### EXERCISE TASK
Give all of the lines again exactly as they read.

### SUPPLIED DATA
[Start]
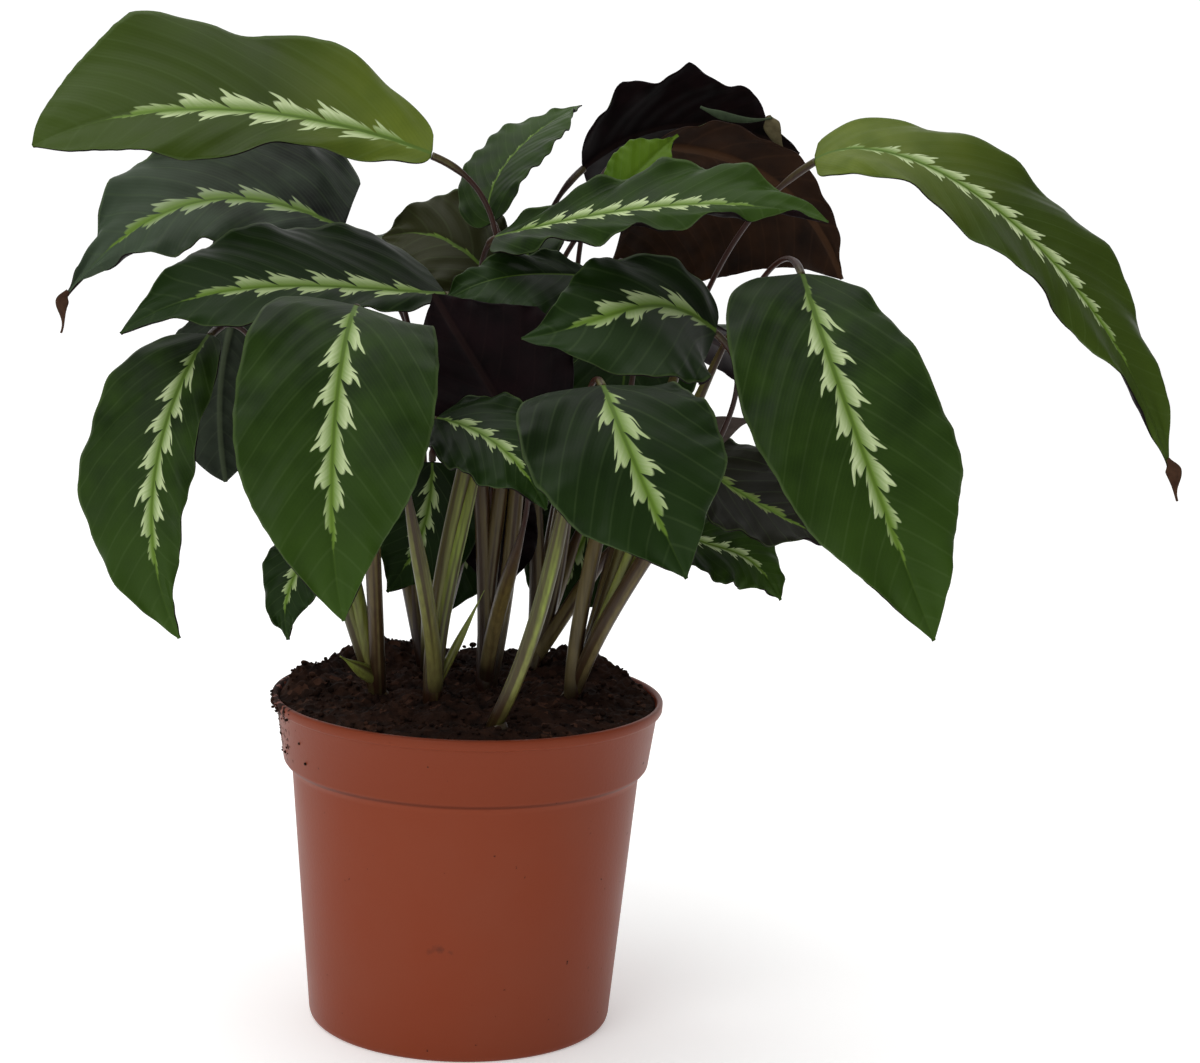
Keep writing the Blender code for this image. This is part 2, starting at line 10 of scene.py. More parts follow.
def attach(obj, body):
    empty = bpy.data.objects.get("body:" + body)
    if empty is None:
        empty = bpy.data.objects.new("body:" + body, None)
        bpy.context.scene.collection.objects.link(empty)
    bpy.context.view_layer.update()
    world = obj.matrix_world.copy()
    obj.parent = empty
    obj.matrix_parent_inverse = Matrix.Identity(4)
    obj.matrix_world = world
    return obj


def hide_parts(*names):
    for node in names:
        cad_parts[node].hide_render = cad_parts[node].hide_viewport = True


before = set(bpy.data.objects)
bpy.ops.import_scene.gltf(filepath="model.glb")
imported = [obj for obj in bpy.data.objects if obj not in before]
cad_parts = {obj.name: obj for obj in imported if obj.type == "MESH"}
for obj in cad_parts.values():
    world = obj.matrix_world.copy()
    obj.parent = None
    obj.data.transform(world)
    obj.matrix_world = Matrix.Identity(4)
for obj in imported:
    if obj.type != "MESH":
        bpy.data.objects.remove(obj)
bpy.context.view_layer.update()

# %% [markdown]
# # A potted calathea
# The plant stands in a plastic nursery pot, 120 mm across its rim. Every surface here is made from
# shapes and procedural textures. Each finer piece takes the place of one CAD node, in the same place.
[End]
### FULL SOLUTION
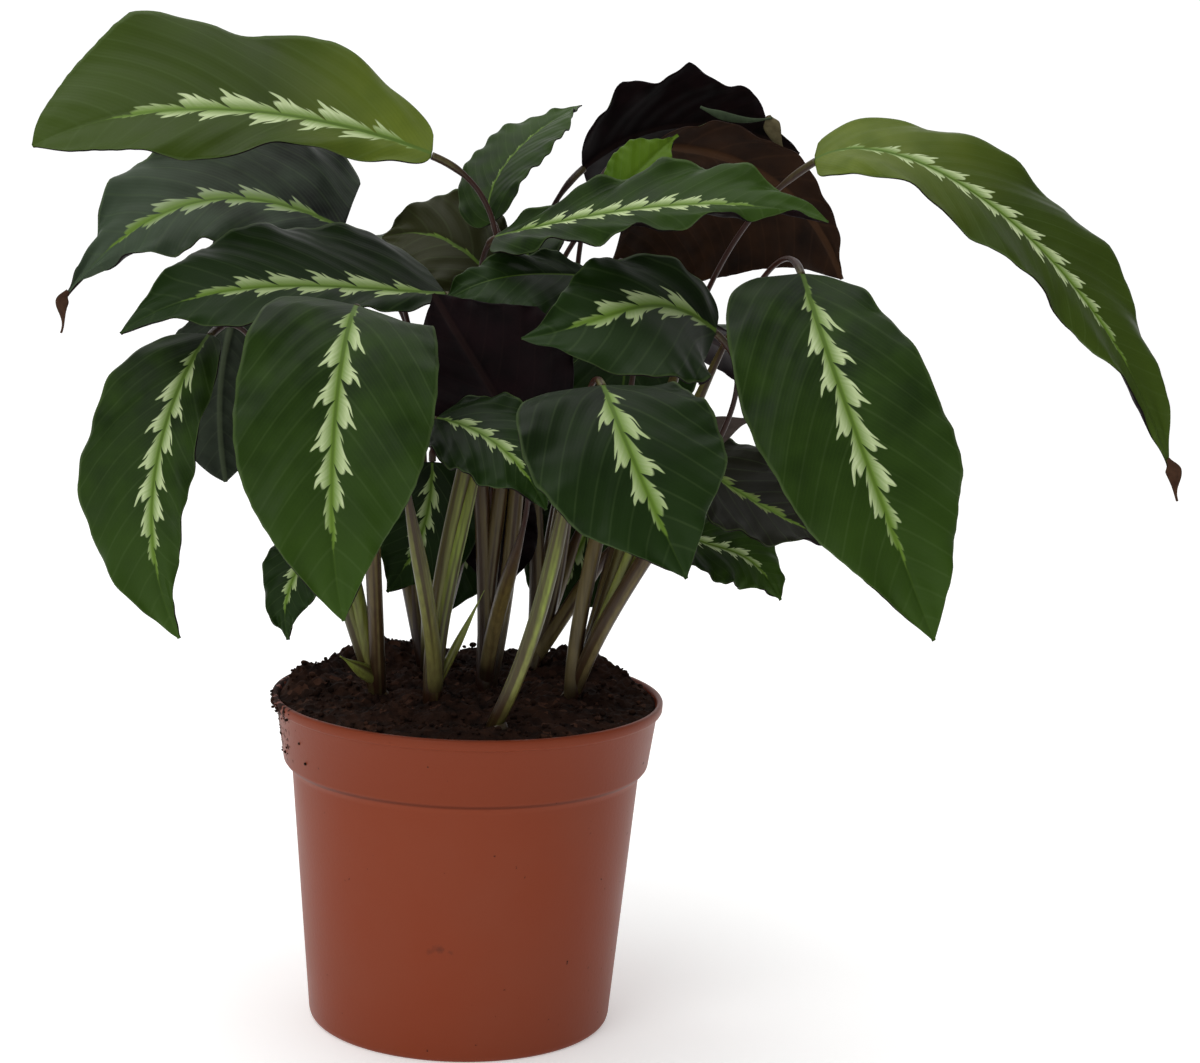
Keep writing the Blender code for this image. This is part 2, starting at line 10 of scene.py. More parts follow.
def attach(obj, body):
    empty = bpy.data.objects.get("body:" + body)
    if empty is None:
        empty = bpy.data.objects.new("body:" + body, None)
        bpy.context.scene.collection.objects.link(empty)
    bpy.context.view_layer.update()
    world = obj.matrix_world.copy()
    obj.parent = empty
    obj.matrix_parent_inverse = Matrix.Identity(4)
    obj.matrix_world = world
    return obj


def hide_parts(*names):
    for node in names:
        cad_parts[node].hide_render = cad_parts[node].hide_viewport = True


before = set(bpy.data.objects)
bpy.ops.import_scene.gltf(filepath="model.glb")
imported = [obj for obj in bpy.data.objects if obj not in before]
cad_parts = {obj.name: obj for obj in imported if obj.type == "MESH"}
for obj in cad_parts.values():
    world = obj.matrix_world.copy()
    obj.parent = None
    obj.data.transform(world)
    obj.matrix_world = Matrix.Identity(4)
for obj in imported:
    if obj.type != "MESH":
        bpy.data.objects.remove(obj)
bpy.context.view_layer.update()

# %% [markdown]
# # A potted calathea
# The plant stands in a plastic nursery pot, 120 mm across its rim. Every surface here is made from
# shapes and procedural textures. Each finer piece takes the place of one CAD node, in the same place.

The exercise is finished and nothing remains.